- Exercise aim
Reproduce the material exactly, omitting nothing.
########
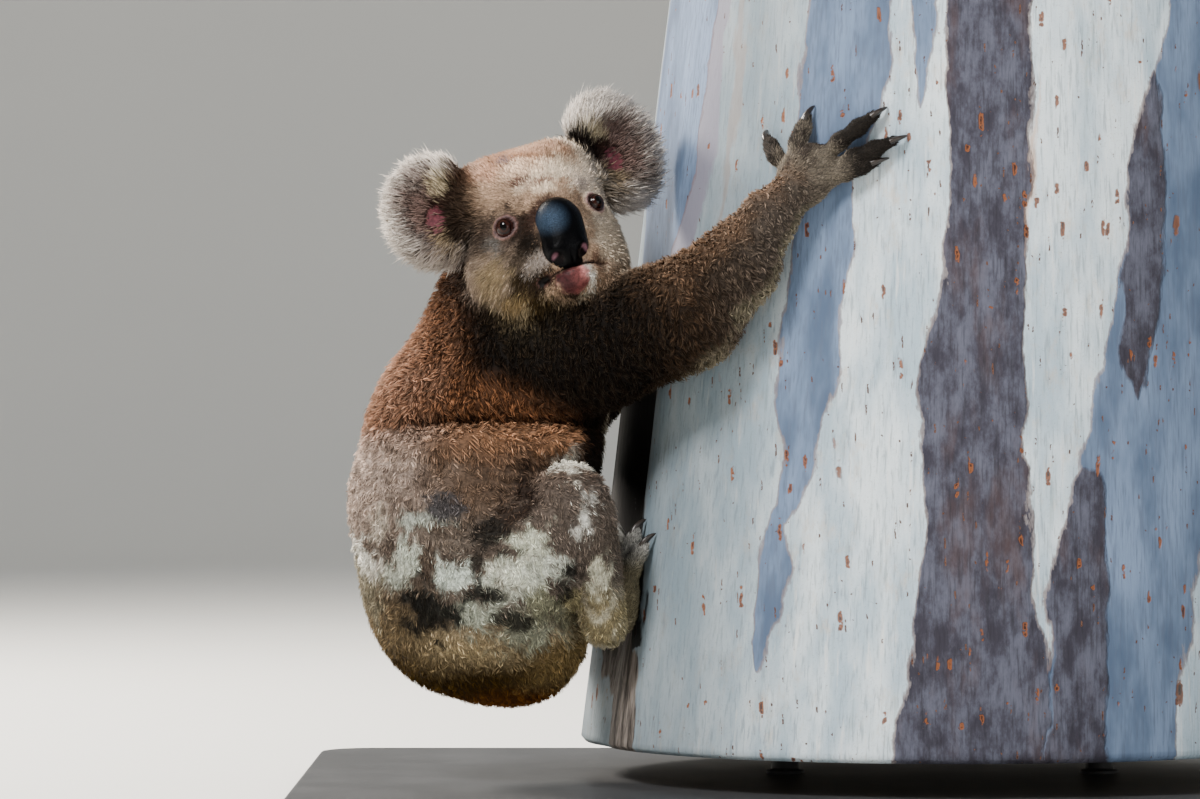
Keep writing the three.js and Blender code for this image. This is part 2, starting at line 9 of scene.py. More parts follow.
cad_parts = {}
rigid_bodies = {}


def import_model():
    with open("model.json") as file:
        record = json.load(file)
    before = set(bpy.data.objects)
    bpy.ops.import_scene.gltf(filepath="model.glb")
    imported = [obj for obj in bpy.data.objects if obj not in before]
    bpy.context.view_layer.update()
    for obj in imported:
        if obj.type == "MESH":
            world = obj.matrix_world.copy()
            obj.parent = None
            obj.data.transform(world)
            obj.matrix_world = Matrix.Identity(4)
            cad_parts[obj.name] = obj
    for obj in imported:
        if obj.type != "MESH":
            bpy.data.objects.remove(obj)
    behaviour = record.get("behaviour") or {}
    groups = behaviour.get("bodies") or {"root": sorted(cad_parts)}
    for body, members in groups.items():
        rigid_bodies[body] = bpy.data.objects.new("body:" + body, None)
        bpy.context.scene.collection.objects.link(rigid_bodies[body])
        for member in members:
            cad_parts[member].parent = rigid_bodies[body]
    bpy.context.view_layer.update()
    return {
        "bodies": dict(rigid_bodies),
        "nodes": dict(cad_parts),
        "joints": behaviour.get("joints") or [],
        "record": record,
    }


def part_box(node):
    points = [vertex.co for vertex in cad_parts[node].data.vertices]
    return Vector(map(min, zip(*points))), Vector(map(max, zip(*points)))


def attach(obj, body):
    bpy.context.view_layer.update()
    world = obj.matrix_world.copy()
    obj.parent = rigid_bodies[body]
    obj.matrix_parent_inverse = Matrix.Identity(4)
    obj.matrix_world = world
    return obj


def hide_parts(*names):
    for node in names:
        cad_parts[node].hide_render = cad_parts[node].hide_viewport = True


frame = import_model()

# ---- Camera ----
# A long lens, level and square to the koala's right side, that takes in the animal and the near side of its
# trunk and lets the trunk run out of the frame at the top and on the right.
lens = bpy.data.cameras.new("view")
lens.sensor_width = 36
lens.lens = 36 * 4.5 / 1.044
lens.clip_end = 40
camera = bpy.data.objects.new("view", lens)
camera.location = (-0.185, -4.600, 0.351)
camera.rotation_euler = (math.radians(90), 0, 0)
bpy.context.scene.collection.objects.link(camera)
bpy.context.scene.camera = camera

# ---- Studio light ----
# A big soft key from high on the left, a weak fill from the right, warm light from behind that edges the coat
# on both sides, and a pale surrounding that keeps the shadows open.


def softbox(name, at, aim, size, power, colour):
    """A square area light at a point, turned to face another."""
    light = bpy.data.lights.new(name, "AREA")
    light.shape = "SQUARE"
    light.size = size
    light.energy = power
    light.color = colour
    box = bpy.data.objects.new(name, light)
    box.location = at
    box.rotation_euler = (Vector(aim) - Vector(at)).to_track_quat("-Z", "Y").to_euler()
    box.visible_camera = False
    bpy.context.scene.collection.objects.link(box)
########
- Finished task
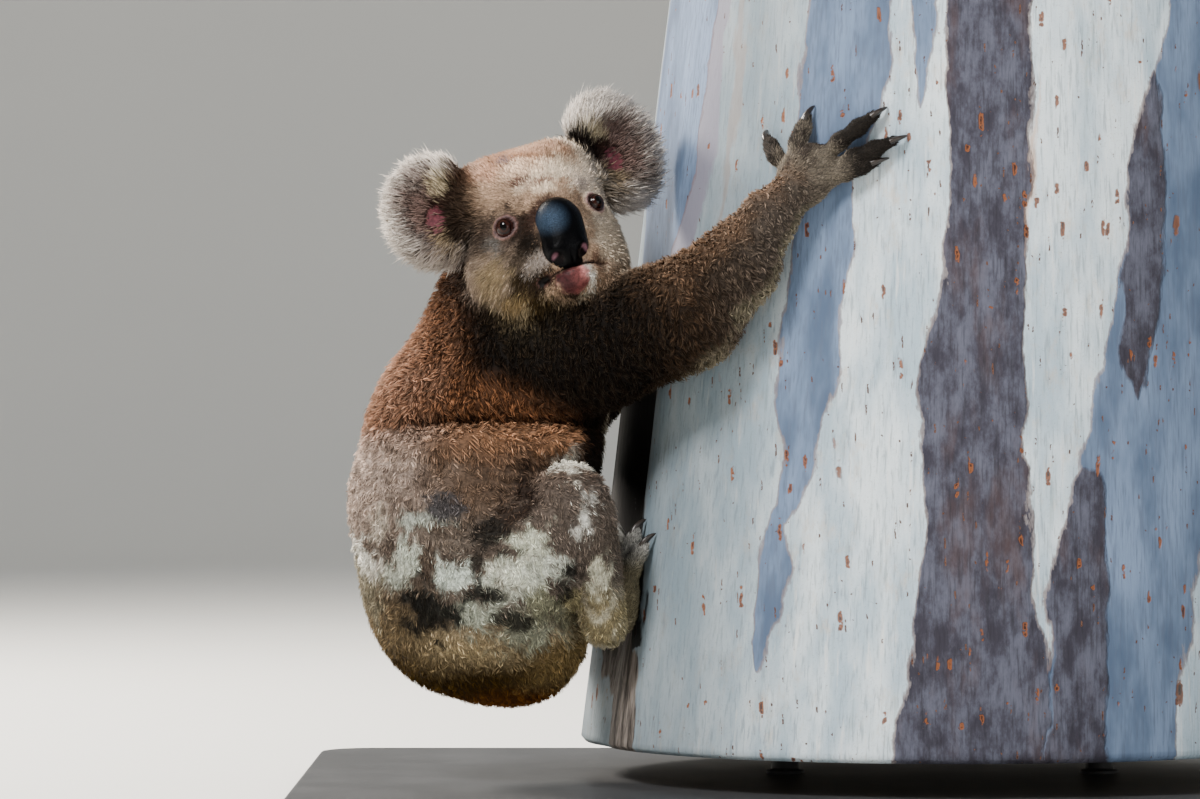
Keep writing the three.js and Blender code for this image. This is part 2, starting at line 9 of scene.py. More parts follow.
cad_parts = {}
rigid_bodies = {}


def import_model():
    with open("model.json") as file:
        record = json.load(file)
    before = set(bpy.data.objects)
    bpy.ops.import_scene.gltf(filepath="model.glb")
    imported = [obj for obj in bpy.data.objects if obj not in before]
    bpy.context.view_layer.update()
    for obj in imported:
        if obj.type == "MESH":
            world = obj.matrix_world.copy()
            obj.parent = None
            obj.data.transform(world)
            obj.matrix_world = Matrix.Identity(4)
            cad_parts[obj.name] = obj
    for obj in imported:
        if obj.type != "MESH":
            bpy.data.objects.remove(obj)
    behaviour = record.get("behaviour") or {}
    groups = behaviour.get("bodies") or {"root": sorted(cad_parts)}
    for body, members in groups.items():
        rigid_bodies[body] = bpy.data.objects.new("body:" + body, None)
        bpy.context.scene.collection.objects.link(rigid_bodies[body])
        for member in members:
            cad_parts[member].parent = rigid_bodies[body]
    bpy.context.view_layer.update()
    return {
        "bodies": dict(rigid_bodies),
        "nodes": dict(cad_parts),
        "joints": behaviour.get("joints") or [],
        "record": record,
    }


def part_box(node):
    points = [vertex.co for vertex in cad_parts[node].data.vertices]
    return Vector(map(min, zip(*points))), Vector(map(max, zip(*points)))


def attach(obj, body):
    bpy.context.view_layer.update()
    world = obj.matrix_world.copy()
    obj.parent = rigid_bodies[body]
    obj.matrix_parent_inverse = Matrix.Identity(4)
    obj.matrix_world = world
    return obj


def hide_parts(*names):
    for node in names:
        cad_parts[node].hide_render = cad_parts[node].hide_viewport = True


frame = import_model()

# ---- Camera ----
# A long lens, level and square to the koala's right side, that takes in the animal and the near side of its
# trunk and lets the trunk run out of the frame at the top and on the right.
lens = bpy.data.cameras.new("view")
lens.sensor_width = 36
lens.lens = 36 * 4.5 / 1.044
lens.clip_end = 40
camera = bpy.data.objects.new("view", lens)
camera.location = (-0.185, -4.600, 0.351)
camera.rotation_euler = (math.radians(90), 0, 0)
bpy.context.scene.collection.objects.link(camera)
bpy.context.scene.camera = camera

# ---- Studio light ----
# A big soft key from high on the left, a weak fill from the right, warm light from behind that edges the coat
# on both sides, and a pale surrounding that keeps the shadows open.


def softbox(name, at, aim, size, power, colour):
    """A square area light at a point, turned to face another."""
    light = bpy.data.lights.new(name, "AREA")
    light.shape = "SQUARE"
    light.size = size
    light.energy = power
    light.color = colour
    box = bpy.data.objects.new(name, light)
    box.location = at
    box.rotation_euler = (Vector(aim) - Vector(at)).to_track_quat("-Z", "Y").to_euler()
    box.visible_camera = False
    bpy.context.scene.collection.objects.link(box)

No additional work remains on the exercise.